* **Supplied information**
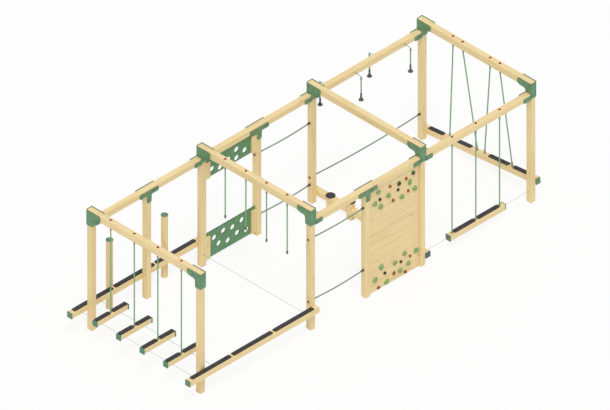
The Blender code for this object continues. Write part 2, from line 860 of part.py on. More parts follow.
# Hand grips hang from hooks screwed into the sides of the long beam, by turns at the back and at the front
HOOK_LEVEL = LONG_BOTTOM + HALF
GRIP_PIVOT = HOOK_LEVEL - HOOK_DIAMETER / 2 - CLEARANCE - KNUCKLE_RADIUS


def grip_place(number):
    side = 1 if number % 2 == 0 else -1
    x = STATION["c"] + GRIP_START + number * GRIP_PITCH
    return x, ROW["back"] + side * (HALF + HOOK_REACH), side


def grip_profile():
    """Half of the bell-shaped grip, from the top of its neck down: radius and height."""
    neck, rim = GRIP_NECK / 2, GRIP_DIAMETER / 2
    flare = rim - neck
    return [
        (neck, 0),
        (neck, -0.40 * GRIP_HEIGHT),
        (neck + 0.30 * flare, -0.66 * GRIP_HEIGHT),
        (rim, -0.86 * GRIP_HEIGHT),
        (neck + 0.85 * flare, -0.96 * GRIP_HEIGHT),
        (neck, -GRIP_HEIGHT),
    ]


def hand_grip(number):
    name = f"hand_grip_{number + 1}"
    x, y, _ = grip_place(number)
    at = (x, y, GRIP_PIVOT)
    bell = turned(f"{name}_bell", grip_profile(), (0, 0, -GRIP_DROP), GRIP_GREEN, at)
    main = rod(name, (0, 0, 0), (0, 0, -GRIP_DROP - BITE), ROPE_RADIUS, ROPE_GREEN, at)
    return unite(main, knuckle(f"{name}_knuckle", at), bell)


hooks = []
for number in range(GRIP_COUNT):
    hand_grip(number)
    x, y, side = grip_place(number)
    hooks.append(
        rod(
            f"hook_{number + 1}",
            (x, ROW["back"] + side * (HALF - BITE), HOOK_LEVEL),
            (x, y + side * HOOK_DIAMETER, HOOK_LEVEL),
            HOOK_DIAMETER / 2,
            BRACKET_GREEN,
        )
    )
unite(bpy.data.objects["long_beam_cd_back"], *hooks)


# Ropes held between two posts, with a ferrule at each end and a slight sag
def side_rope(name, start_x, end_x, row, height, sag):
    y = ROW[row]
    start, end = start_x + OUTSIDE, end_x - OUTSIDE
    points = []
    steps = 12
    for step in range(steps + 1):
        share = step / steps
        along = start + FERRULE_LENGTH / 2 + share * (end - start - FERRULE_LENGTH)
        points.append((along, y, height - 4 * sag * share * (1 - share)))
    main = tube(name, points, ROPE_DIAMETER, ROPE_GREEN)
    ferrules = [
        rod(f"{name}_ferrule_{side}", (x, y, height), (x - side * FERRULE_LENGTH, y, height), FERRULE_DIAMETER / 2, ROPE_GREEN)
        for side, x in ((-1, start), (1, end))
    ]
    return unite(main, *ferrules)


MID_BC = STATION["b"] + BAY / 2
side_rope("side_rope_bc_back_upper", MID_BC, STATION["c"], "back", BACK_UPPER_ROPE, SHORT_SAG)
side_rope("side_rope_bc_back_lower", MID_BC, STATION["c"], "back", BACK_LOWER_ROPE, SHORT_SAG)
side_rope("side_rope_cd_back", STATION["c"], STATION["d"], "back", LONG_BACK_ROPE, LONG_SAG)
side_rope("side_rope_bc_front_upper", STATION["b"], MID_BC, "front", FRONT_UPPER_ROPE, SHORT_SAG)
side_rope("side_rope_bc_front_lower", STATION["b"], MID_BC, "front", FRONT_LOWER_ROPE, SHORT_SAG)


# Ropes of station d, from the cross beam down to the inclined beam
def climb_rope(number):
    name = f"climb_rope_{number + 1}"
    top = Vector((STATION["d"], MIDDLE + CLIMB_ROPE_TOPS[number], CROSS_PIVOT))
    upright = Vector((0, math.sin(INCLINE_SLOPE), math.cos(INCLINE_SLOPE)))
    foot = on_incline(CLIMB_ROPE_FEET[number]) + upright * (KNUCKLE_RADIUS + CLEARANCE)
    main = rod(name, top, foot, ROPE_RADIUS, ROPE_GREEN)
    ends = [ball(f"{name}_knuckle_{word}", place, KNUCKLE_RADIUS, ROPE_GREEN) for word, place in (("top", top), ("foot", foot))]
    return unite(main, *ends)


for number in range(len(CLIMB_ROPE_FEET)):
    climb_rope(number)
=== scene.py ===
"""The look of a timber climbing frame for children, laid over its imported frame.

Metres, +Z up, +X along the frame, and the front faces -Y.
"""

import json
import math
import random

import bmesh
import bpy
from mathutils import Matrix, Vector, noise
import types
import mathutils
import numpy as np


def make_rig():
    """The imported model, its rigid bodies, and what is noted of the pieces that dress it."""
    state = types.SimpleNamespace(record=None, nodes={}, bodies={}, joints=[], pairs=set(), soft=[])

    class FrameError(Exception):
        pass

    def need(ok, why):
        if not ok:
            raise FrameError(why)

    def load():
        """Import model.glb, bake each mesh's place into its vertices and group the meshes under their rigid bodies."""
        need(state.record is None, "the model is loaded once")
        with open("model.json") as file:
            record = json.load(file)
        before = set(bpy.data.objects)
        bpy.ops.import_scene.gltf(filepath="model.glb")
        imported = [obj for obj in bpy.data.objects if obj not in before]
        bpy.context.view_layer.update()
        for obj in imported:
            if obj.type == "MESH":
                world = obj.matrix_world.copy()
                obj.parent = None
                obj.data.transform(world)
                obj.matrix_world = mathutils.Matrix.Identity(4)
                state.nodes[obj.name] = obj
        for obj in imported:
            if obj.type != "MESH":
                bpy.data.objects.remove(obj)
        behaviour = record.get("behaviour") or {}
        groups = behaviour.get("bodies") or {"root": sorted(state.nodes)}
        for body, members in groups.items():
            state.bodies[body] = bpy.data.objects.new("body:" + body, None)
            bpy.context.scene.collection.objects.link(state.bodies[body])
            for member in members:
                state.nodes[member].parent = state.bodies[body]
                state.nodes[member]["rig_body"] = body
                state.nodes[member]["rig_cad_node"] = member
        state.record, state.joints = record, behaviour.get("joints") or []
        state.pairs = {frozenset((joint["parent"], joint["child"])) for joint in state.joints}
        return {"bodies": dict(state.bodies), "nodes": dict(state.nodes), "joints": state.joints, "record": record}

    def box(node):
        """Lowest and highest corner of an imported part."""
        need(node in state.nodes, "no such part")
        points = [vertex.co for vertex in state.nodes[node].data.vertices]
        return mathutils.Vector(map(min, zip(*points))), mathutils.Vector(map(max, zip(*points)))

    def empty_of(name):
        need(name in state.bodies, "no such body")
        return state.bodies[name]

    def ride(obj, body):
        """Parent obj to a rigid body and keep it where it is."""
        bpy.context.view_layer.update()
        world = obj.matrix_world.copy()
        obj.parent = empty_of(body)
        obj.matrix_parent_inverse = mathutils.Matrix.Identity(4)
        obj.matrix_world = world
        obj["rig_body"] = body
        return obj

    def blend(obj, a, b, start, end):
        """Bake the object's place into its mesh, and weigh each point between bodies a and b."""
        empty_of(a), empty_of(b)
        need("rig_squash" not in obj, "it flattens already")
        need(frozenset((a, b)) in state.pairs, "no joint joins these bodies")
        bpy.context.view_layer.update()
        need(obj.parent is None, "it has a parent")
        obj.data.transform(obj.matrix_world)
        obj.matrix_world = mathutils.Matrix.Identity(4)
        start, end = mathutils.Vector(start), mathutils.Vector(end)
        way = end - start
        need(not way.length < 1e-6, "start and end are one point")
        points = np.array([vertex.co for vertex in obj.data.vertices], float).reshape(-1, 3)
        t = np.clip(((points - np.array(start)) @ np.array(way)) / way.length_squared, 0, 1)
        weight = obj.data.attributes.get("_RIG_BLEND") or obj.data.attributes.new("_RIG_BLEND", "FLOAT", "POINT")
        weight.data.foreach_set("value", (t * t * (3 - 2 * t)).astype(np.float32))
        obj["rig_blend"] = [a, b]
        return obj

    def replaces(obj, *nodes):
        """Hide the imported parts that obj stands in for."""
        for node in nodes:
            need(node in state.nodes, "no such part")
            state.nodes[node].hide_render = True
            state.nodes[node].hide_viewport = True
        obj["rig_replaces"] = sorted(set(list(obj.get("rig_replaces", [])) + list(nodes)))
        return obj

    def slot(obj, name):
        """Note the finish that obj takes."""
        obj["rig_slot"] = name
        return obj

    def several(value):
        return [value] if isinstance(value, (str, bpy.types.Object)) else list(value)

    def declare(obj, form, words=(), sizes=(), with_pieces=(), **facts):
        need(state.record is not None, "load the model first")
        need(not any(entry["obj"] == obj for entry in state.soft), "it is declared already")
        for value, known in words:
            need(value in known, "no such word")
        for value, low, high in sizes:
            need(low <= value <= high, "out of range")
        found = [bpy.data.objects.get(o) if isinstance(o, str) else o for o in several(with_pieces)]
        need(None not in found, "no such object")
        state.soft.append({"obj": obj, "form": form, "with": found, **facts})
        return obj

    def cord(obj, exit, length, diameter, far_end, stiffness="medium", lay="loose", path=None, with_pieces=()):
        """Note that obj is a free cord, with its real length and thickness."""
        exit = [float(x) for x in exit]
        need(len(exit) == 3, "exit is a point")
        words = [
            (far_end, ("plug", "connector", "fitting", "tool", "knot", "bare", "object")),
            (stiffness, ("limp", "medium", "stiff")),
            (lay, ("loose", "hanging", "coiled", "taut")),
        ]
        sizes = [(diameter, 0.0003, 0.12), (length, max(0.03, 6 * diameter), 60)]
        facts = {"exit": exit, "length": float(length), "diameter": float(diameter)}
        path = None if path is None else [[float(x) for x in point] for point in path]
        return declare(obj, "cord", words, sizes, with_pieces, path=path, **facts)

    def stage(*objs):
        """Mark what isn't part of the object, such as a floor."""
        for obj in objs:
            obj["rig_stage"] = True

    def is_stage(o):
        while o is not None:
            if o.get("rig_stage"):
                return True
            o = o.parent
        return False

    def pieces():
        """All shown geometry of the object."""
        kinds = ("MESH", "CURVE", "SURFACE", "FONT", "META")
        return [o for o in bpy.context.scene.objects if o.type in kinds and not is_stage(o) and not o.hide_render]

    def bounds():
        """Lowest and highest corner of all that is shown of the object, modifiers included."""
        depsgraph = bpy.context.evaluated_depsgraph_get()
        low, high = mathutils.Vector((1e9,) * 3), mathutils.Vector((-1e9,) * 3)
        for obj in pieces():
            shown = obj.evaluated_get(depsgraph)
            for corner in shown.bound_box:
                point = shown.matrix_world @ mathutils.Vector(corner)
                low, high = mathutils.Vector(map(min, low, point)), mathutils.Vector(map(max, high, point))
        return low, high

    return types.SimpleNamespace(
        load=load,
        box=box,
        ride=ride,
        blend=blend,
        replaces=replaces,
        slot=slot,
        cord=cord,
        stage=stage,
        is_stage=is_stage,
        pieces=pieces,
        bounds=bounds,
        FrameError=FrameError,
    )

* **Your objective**
Give back, exactly as written, each line from the one that contains "# Ropes of station" through the one that contains "record = json.load(file)".

* **Response for this exercise**
# Ropes of station d, from the cross beam down to the inclined beam
def climb_rope(number):
    name = f"climb_rope_{number + 1}"
    top = Vector((STATION["d"], MIDDLE + CLIMB_ROPE_TOPS[number], CROSS_PIVOT))
    upright = Vector((0, math.sin(INCLINE_SLOPE), math.cos(INCLINE_SLOPE)))
    foot = on_incline(CLIMB_ROPE_FEET[number]) + upright * (KNUCKLE_RADIUS + CLEARANCE)
    main = rod(name, top, foot, ROPE_RADIUS, ROPE_GREEN)
    ends = [ball(f"{name}_knuckle_{word}", place, KNUCKLE_RADIUS, ROPE_GREEN) for word, place in (("top", top), ("foot", foot))]
    return unite(main, *ends)


for number in range(len(CLIMB_ROPE_FEET)):
    climb_rope(number)
=== scene.py ===
"""The look of a timber climbing frame for children, laid over its imported frame.

Metres, +Z up, +X along the frame, and the front faces -Y.
"""

import json
import math
import random

import bmesh
import bpy
from mathutils import Matrix, Vector, noise
import types
import mathutils
import numpy as np


def make_rig():
    """The imported model, its rigid bodies, and what is noted of the pieces that dress it."""
    state = types.SimpleNamespace(record=None, nodes={}, bodies={}, joints=[], pairs=set(), soft=[])

    class FrameError(Exception):
        pass

    def need(ok, why):
        if not ok:
            raise FrameError(why)

    def load():
        """Import model.glb, bake each mesh's place into its vertices and group the meshes under their rigid bodies."""
        need(state.record is None, "the model is loaded once")
        with open("model.json") as file:
            record = json.load(file)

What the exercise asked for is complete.